16 November 2010

The Capturer of the Boundless Interest

"Computer programming is an art form, like the creation of poetry or music."
- Donald Knuth
Even Shasha and Lazere wonder if Donald E. Knuth, born in 1938 in Milwaukee, WI, is "just one person" (89). Knuth's career officially started in 1957 when his first piece for the Westinghouse Science Talent Search on the "potrzebie system of weights and measures" was published in the Mad Magazine. He was only 19 years old at the time and still had no idea that he might be interested in computing. He studied mathematics during his undergraduate years at Case Western Reserve in Cleveland, Ohio, which is also where he taught himself basic programming skills. In 1960, he graduated from Case receiving a master's degree in mathematics at the same time and went on to California Institute of Technology for a PhD in the same field. After completing his PhD work, Knuth stayed as a member of the Caltech faculty now working closely with the Burroughs Corporation, alongside Dijkstra and other pioneers in the field, on hardware and software efficient problems for new-found programming languages like Algol 60. First, Knuth's work focused on compilers.

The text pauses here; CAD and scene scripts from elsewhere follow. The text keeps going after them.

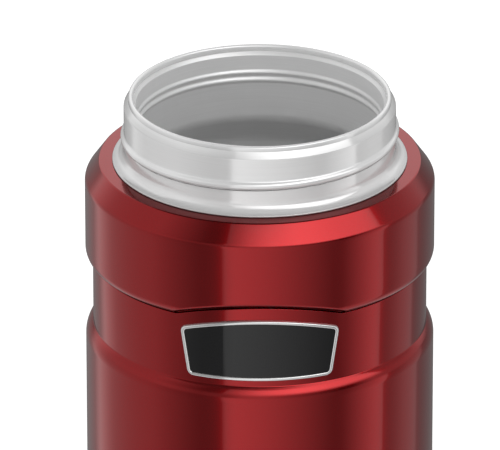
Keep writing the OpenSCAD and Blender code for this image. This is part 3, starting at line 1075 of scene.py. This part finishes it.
def make_floor():
    start_clean()
    bpy.ops.mesh.primitive_plane_add(size=FLOOR_SIZE, location=(0, 0, 0))
    floor = bpy.context.object
    floor.name = "studio_floor"
    floor.visible_glossy = False
    material = bpy.data.materials.new("pale_floor")
    material.use_nodes = True
    tree = material.node_tree
    tree.nodes.clear()
    out = tree.nodes.new("ShaderNodeOutputMaterial")
    in_view = tree.nodes.new("ShaderNodeLightPath").outputs["Is Camera Ray"]
    shade = tree.nodes.new("ShaderNodeBsdfDiffuse")
    shade.inputs["Color"].default_value = grey(FLOOR_LEVEL)
    glow = tree.nodes.new("ShaderNodeEmission")
    tree.links.new(calc(tree, "MULTIPLY", in_view, FLOOR_GLOW), glow.inputs["Strength"])
    both = tree.nodes.new("ShaderNodeAddShader")
    tree.links.new(shade.outputs[0], both.inputs[0])
    tree.links.new(glow.outputs[0], both.inputs[1])
    tree.links.new(both.outputs[0], out.inputs["Surface"])
    floor.data.materials.append(material)


def ramp(tree, turn, stops):
    """A grey colour ramp over a turn in radians, from stops in degrees from -180 to 180."""
    node = tree.nodes.new("ShaderNodeValToRGB")
    tree.links.new(spread(tree, turn, -math.pi, math.pi, 0, 1), node.inputs[0])
    band = node.color_ramp.elements
    for element, (angle, level) in zip(band, (stops[0], stops[-1])):
        element.position = (angle + 180) / 360
        element.color = grey(level)
    for angle, level in stops[1:-1]:
        band.new((angle + 180) / 360).color = grey(level)
    return node.outputs[0]


def soft_boxes(tree, glossy_depth):
    """The studio that glossy surfaces show, darker in a second reflection."""
    x, y, z = axes_of(tree, tree.nodes.new("ShaderNodeTexCoord").outputs["Generated"])
    turn = calc(tree, "ARCTAN2", x, calc(tree, "MULTIPLY", y, -1))

    def rising(heights):
        return spread(tree, z, *heights, 0, 1)

    level = grey(GROUND)
    for heights, stops in (
        (TO_TABLE, TABLE),
        (TO_HORIZON, HORIZON),
        (TO_OVERHEAD, OVERHEAD),
        (TO_CANOPY, CANOPY),
    ):
        level = blend(tree, rising(heights), level, ramp(tree, turn, stops))

    from_turn, to_turn = (math.radians(angle) for angle in BACK_BOX_TURN)
    behind = spread(tree, calc(tree, "ABSOLUTE", turn), from_turn, to_turn, 0, 1)
    fading = spread(tree, z, *BACK_BOX_HIGH, 1, 0)
    between = calc(tree, "MULTIPLY", rising(BACK_BOX_LOW), fading)
    level = blend(tree, calc(tree, "MULTIPLY", behind, between), level, grey(BACK_BOX))
    level = blend(tree, rising(TO_ZENITH), level, grey(DARK))
    again = spread(tree, glossy_depth, 1, 2, 0, SECOND_REFLECTION)
    return blend(tree, again, level, grey(DARK))


def make_world():
    """White to the camera, even to matt surfaces, and a studio of soft boxes to what is glossy."""
    world = bpy.context.scene.world or bpy.data.worlds.new("studio")
    bpy.context.scene.world = world
    world.use_nodes = True
    tree = world.node_tree
    tree.nodes.clear()
    out = tree.nodes.new("ShaderNodeOutputWorld")
    ray = tree.nodes.new("ShaderNodeLightPath").outputs

    def background(colour, strength=1.0):
        node = tree.nodes.new("ShaderNodeBackground")
        feed(tree, node.inputs["Color"], colour)
        feed(tree, node.inputs["Strength"], strength)
        return node.outputs[0]

    def choose(share, shader_a, shader_b):
        node = tree.nodes.new("ShaderNodeMixShader")
        for socket, source in zip(node.inputs, (share, shader_a, shader_b)):
            tree.links.new(source, socket)
        return node.outputs[0]

    boxes = background(soft_boxes(tree, ray["Glossy Depth"]))
    lit = choose(ray["Is Glossy Ray"], background(grey(1), MATT_LEVEL), boxes)
    in_view = calc(tree, "MAXIMUM", ray["Is Camera Ray"], ray["Is Transmission Ray"])
    tree.links.new(choose(in_view, lit, background(grey(1))), out.inputs["Surface"])


def make_lamp(name, place, size, power):
    start_clean()
    bpy.ops.object.light_add(type="AREA", location=place)
    lamp = bpy.context.object
    lamp.name = name
    lamp.data.shape = "SQUARE"
    lamp.data.size = size
    lamp.data.energy = power
    lamp.rotation_euler = (-Vector(place)).to_track_quat("-Z", "Y").to_euler()
    lamp.visible_glossy = False


def make_camera():
    bpy.ops.object.camera_add(
        location=CAMERA_PLACE, rotation=(math.radians(90 - CAMERA_DOWN), 0, 0)
    )
    camera = bpy.context.object
    camera.name = "camera"
    camera.data.sensor_width = 36
    camera.data.lens = CAMERA_LENS
    camera.data.shift_x = CAMERA_SHIFT
    camera.data.clip_start = 0.1
    camera.data.clip_end = 100
    bpy.context.scene.camera = camera


make_floor()
make_world()
make_lamp("key_lamp", place=(0.9, -1.3, 1.5), size=0.9, power=9)
make_lamp("fill_lamp", place=(-1.4, -0.8, 1.2), size=1.1, power=5)
make_camera()
bpy.context.scene.view_settings.view_transform = "Standard"
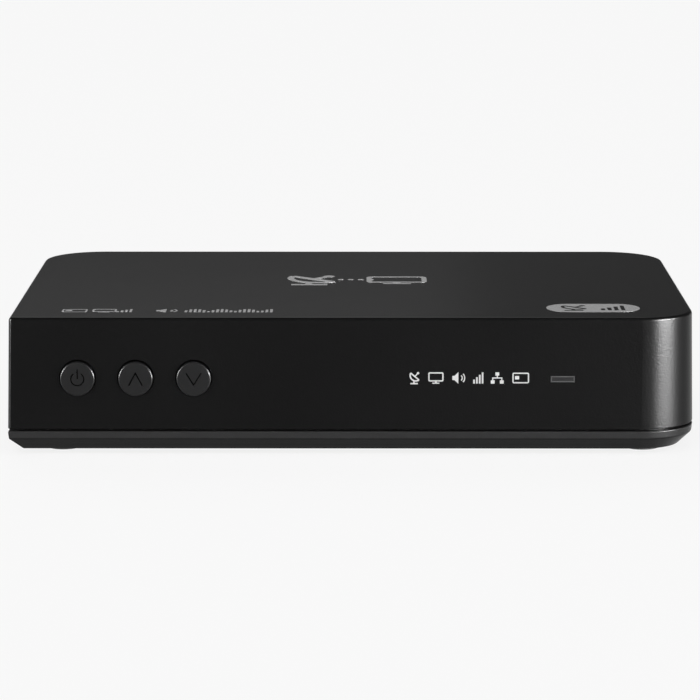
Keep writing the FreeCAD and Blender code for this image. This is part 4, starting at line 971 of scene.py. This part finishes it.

More specifically, he worked on many of the tools used today to write compilers (and yes, because of Knuth, all computer science majors today have to take a compilers course at some point during their undergraduate careers). His work in this area was the perfect segue into his later work on more specific parsing problems and attribute grammars. His early work with attribute grammars branched from the recently discovered Backus-Naur form and other grammar interpretation algorithms while his later work dealt with precise analysis and automation of problem solving the results of which included the famous Knuth-Bendix algorithm on axiom-based confluent term rewriting systems. All of Knuth's work has been described comprehensively and completely in a 7-volume publication The Art of Computer Programming which, to this day, remains Knuth's legacy and his biggest contribution to the field of computer science.